PROBLEM TO WORK ON: Within the material below, transcribe exactly the lines from the one holding "The FreeCAD and" through the one holding "GROOVE_DEEP = 0.9", keeping both ends and skipping the rest.

DATA FOR THIS TASK:
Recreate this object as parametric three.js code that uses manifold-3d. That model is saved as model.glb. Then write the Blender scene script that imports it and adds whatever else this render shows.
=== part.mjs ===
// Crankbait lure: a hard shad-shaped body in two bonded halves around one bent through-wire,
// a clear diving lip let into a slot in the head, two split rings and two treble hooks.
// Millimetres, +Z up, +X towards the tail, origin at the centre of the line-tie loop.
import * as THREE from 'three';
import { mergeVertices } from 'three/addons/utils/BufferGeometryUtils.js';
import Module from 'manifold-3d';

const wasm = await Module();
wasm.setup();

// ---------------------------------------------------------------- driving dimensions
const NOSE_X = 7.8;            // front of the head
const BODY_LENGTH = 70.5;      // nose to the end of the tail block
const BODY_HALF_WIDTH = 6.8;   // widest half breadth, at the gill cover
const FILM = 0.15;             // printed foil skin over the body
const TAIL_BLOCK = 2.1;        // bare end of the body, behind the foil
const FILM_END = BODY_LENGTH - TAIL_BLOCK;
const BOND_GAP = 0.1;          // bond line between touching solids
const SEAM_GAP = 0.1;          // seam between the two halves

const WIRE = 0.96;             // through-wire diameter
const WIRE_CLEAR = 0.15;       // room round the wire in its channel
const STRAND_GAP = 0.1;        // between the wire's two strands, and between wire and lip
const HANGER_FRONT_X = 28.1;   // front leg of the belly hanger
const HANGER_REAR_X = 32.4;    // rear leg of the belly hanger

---

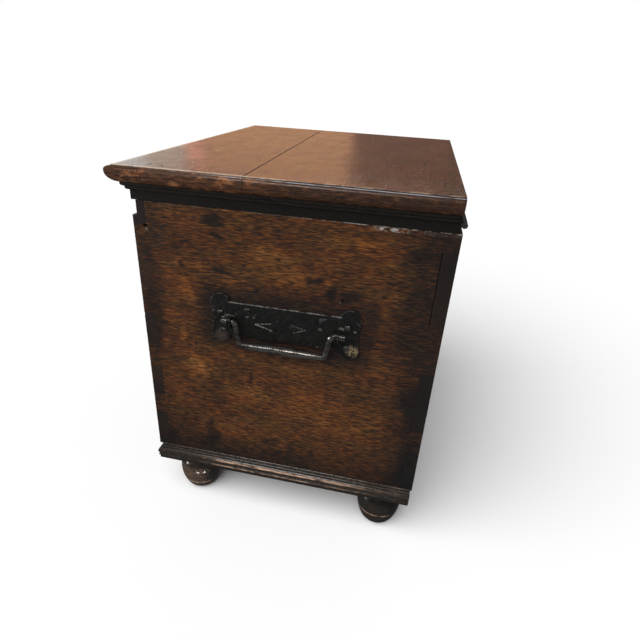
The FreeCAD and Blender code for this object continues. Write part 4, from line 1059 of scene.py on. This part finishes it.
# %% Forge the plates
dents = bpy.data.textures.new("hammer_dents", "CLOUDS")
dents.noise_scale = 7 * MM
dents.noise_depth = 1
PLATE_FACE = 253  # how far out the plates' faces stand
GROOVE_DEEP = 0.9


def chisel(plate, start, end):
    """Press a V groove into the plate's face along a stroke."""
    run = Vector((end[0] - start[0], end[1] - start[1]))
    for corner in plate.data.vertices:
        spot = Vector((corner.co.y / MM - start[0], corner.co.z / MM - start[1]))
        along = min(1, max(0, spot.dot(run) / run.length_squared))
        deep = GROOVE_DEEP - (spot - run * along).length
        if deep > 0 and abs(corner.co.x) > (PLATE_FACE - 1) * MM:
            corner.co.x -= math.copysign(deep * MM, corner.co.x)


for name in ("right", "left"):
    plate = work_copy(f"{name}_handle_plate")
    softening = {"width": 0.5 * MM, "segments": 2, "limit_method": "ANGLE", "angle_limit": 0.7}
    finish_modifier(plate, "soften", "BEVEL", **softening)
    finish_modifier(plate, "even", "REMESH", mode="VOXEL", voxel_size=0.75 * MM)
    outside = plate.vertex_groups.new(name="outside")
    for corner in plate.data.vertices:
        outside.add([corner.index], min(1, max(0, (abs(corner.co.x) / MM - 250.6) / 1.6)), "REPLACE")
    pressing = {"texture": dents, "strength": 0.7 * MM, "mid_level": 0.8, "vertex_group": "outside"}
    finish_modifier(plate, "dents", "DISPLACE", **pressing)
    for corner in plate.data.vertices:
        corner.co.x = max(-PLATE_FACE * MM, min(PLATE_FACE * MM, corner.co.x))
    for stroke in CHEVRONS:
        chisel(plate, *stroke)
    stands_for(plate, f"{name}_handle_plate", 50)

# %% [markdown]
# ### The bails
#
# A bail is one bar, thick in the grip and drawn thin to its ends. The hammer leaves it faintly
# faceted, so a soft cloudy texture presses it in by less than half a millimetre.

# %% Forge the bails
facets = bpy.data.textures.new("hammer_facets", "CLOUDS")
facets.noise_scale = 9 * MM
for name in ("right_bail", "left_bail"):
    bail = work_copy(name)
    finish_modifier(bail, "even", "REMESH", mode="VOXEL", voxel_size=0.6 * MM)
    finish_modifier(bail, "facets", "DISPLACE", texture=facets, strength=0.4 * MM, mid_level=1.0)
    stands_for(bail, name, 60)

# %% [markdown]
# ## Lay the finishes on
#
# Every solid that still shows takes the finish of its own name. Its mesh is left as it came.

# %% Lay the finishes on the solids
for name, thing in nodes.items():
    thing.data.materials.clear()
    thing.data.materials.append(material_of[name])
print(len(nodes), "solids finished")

SOLUTION TO THIS PROBLEM:
The FreeCAD and Blender code for this object continues. Write part 4, from line 1059 of scene.py on. This part finishes it.
# %% Forge the plates
dents = bpy.data.textures.new("hammer_dents", "CLOUDS")
dents.noise_scale = 7 * MM
dents.noise_depth = 1
PLATE_FACE = 253  # how far out the plates' faces stand
GROOVE_DEEP = 0.9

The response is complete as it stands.